10. Texas rig, 1/8 lead , ribbon tail, Red Shad color, 4/0 EWG Gammy Hook.

                These techniques should help your catch rate improve. Drifting across the lake will help you cover water and determine where the fish are holding. Light wind is always a + as the fish do not get that good of a look @ your moving baits. Remember to fish edges of the slop or where two different types of aquatic vegetation meet.

R/ Chris

 

20160321_093407.jpg

  • Like 3
  • Super User
Posted

If the grass is matted on the surface I usually use a heavy weightless worm .If its under the surface lots of lures can be used . Buzzbaits and spinnerbaits are good bets .

Posted

I'd recommend swim jigs, and soft body swim baits. rat l traps should do good in the thinner stuff, but I have had good luck with top water frogs ON OVER CAST DAYS.

  • Super User
Posted

I have caught some of my better fish fishing a chatterbait over grass, occasionally clipping and ripping through the grass. If the grass is all the way to the surface other tactics are better. A weightless wacky Senko in openings in the grass is always worth a try. Good luck.

  • Like 1
Posted

chatterbaits and swimjigs are the best around grass for me. i find it hard to beat slow rolling a chatterbait over the top of the grass and occasionally popping it a bit by twitching your rod tip. 

  • Like 1
  • Super User
Posted

Both the north and south end of my home lake are large grass flats. This is how I pick them apart

 I like to start on the deep edge of the flat, and in a straight line with an object on the bank, work shallower, fan casting a reaction bait around the boat. If I make contact, I kick a marker over board and work that area over a little before moving. If I make it all the way to the bank I work the bank for a little ways, and then turn right around and this time head from the shallow end to the deep end 30-yards away from where I came in on the deep to shallow run. I keep doing this  until I find out what's going on. Sometimes they are grouped up along the deep edge and I don't have to roam the flat looking for them, sometimes they are on the bank, and sometimes they are scattered all over the flat. I never know from day to day what they are doing until I get there and start working. It's a pretty featurless flat too, a lone rock here, a stick there, a small dip or two, a subtle change in bottom hardness, etc......I have a few waypoints saved on my GPS where I regularly catch fish on these flats, but sometimes , they are not on any of them, and I have to go into search mode.

 

  • Like 2
Posted

if the water is 2 to 4' deep then i imagining that the grass has surfaced.  where its thickest its most likely shallow, where its thinned out a bit then its most likely deeper. i use several lures for the exposed grass.

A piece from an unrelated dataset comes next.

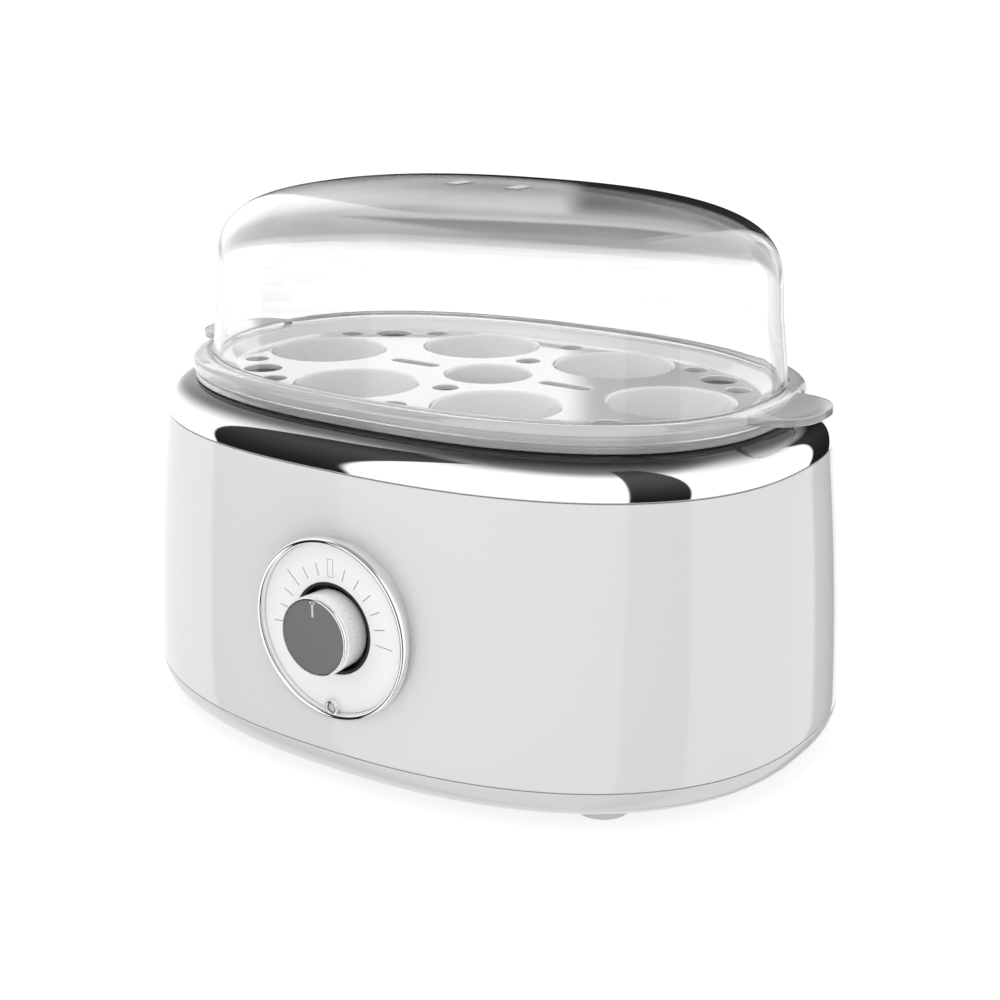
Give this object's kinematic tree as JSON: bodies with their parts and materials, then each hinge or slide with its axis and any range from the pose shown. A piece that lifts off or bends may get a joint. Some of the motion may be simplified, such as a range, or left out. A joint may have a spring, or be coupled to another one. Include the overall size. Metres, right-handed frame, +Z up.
{
  "type": "egg cooker",
  "caption": "Oval countertop egg cooker: housing with front dial and chrome top, lift-out egg tray with cups, clear domed lid with end grips.",
  "frame": {"origin": "middle of the underside of the bounding box, on the surface that the feet stand on", "axes": "+X along the long axis, -Y towards the dial (front), +Z up"},
  "size_m": [0.2403, 0.1876, 0.1748],
  "materials": {
    "housing_plastic": "very light grey-white moulded plastic, glossy",
    "base_plastic": "light grey-white moulded plastic, satin to glossy",
    "polished_chrome": "mirror-polished plating",
    "clear_plastic": "clear, polished, food-safe plastic",
    "plate_plastic": "white moulded plastic, smooth",
    "dial_plastic": "white satin plastic",
    "knob_plastic": "silver-white painted plastic",
    "knob_cap_dark": "dark grey satin disc",
    "pointer_white": "white inlay",
    "black_plastic": "black moulded plastic",
    "lens_plastic": "clear indicator light-guide",
    "dish_metal": "pressed stainless steel, satin",
    "silicone": "grey silicone",
    "cast_aluminium": "cast, matte",
    "heater_sheath": "heat-stained steel sheath",
    "shield_metal": "bright rolled sheet",
    "plated_steel": "zinc-plated steel",
    "brass_parts": "turned brass",
    "dark_resin": "dark phenolic resin",
    "board_laminate": "green laminate",
    "relay_case": "blue moulded case",
    "wire_sleeve": "heat-proof sleeve",
    "grey_rubber": "grey rubber"
  },
  "bodies": {
    "base": {"base_pan": "base_plastic", "outer_housing": "housing_plastic", "chrome_cover": "polished_chrome", "heating_dish": "dish_metal", "dish_seal": "silicone", "heat_spreader": "cast_aluminium", "heating_element": "heater_sheath", "boil_dry_thermostat": "dark_resin", "thermal_fuse": "plated_steel", "fuse_clip": "plated_steel", "heat_shield": "shield_metal", "shield_spacers": "plated_steel", "shield_nuts": "plated_steel", "dial_cup": "dial_plastic", "knob_well": "black_plastic", "dial_face": "dial_plastic", "bezel_ring": "polished_chrome", "indicator_lens": "lens_plastic", "dial_screws": "plated_steel", "regulator": "dark_resin", "regulator_nut": "brass_parts", "cord_inlet": "grey_rubber", "cord_clamp": "black_plastic", "clamp_screws": "plated_steel", "control_board": "board_laminate", "board_screws": "plated_steel", "relay": "relay_case", "transformer": "dark_resin", "buzzer": "black_plastic", "terminal_block": "plate_plastic", "heater_leads": "wire_sleeve", "mains_leads": "wire_sleeve", "base_screws": "plated_steel", "rubber_feet": "grey_rubber"},
    "knob": {"control_shaft": "plated_steel", "knob_body": "knob_plastic", "knob_trim_ring": "polished_chrome", "knob_cap": "knob_cap_dark", "knob_pointer": "pointer_white"},
    "egg_tray": {"tray_carrier": "clear_plastic", "egg_plate": "plate_plastic"},
    "lid": {"lid": "clear_plastic"}
  },
  "joints": [
    {"name": "knob_turn", "type": "hinge", "parent": "base", "child": "knob", "pos_m": [0.004, -0.0888, 0.0519], "axis": [0, -1, 0], "range_deg": [-95, 95]},
    {"name": "tray_lift", "type": "slide", "parent": "base", "child": "egg_tray", "axis": [0, 0, 1], "range_m": [0, 0.07]},
    {"name": "lid_lift", "type": "slide", "parent": "egg_tray", "child": "lid", "axis": [0, 0, 1], "range_m": [0, 0.08]}
  ]
}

1) a nickle plated johnsons weedless spoon with a white 3 inch grub trailer

2) a hollow bodied frog

3) a 1/4 oz jig and pig (black and blue) with a rattle

4) a weightless white 4" slugo texposed

i fish these all as you would a frog, with the frog and slugo being the "slow" baits, jig and pig a bit faster and the spoon whatever retreive speed it takes to keep it on the surface. Personally i like the jig best, when a fish strikes and misses i let it drop in the hole for a few jigs.the slugo and spoon also double for open water lures  or should i say thinnest weeds.

as for submerged weedbeds  i like a big double bladed willowleaf, or a big single colorado bladed white spinnerbaits. a silver colored rattle trap, a white or silver double bladed buzzbait,  and probably my favorite being a manns baby stretch 1 minus in a color that matches the prevelant baitfish in that lake. i have recently added a 1/8 oz weedless jighead with a kvd caffiene swimbait, again prevelant baitfish colored

 search for any irregularity, albeit a laydown, holes in the weedbed, lilypads mixed in the grass, points of the weeds edge sticking out into deeper water, rocks,docks, stumps, anything that differs from the grass

the spinnerbaits i will "bulge" the surface, rattletraps and swimbait tick the top of the weeds, the buzzbait i bend the wire so the blades just barely tick other. the 1 minus i vary the  retrieve greatly until they tell me what they want

 spinnerbaits and buzzbaits get a white manns spinnerbait trailer that i dip the very ends in red spike it dye

 these are the lures that "I" use to fish any type of weeds, and i attack any weedbed the same,... methodically,... i dont miss much , my casts are placed so that if they left a trail, like in duckweed they wouldnt be more than 5 feet apart

 hope this helps and keep your line wet!

  • Like 2
Posted

Great info guys. Just a little more info on the lake:

1. One place is pretty much featureless.  its has a big contour change since its on a channel edge but as it goes back, its pretty shallow. no lay downs or cypress trees.  It's a prime duck hole during the winter.

2. The other grass flat begins at a channel edge where the lake was dredged. The channel goes from 10-12 feet to the 4 foot flat.  as you move up toward the bank, the depth nears 2 ft and the edge is matted hyaciths and stuff, which i usually punch. The flat has kinda patchy grass. A clump here and there mixed with pad stems in some spots. The flat has has a good many cypress trees which I've caught fish off of. However,  I think that that the that the bigs ones shy away from the trees bc everyone hits them.

Once the grass matted last summer, I fished a frog and caught some pretty good ones, but once the sun came up, the top water bite died and the grass was too thick to swim a jig or swimbait. So I flipped around around little bit with no success and then punted and ran to the cypress trees.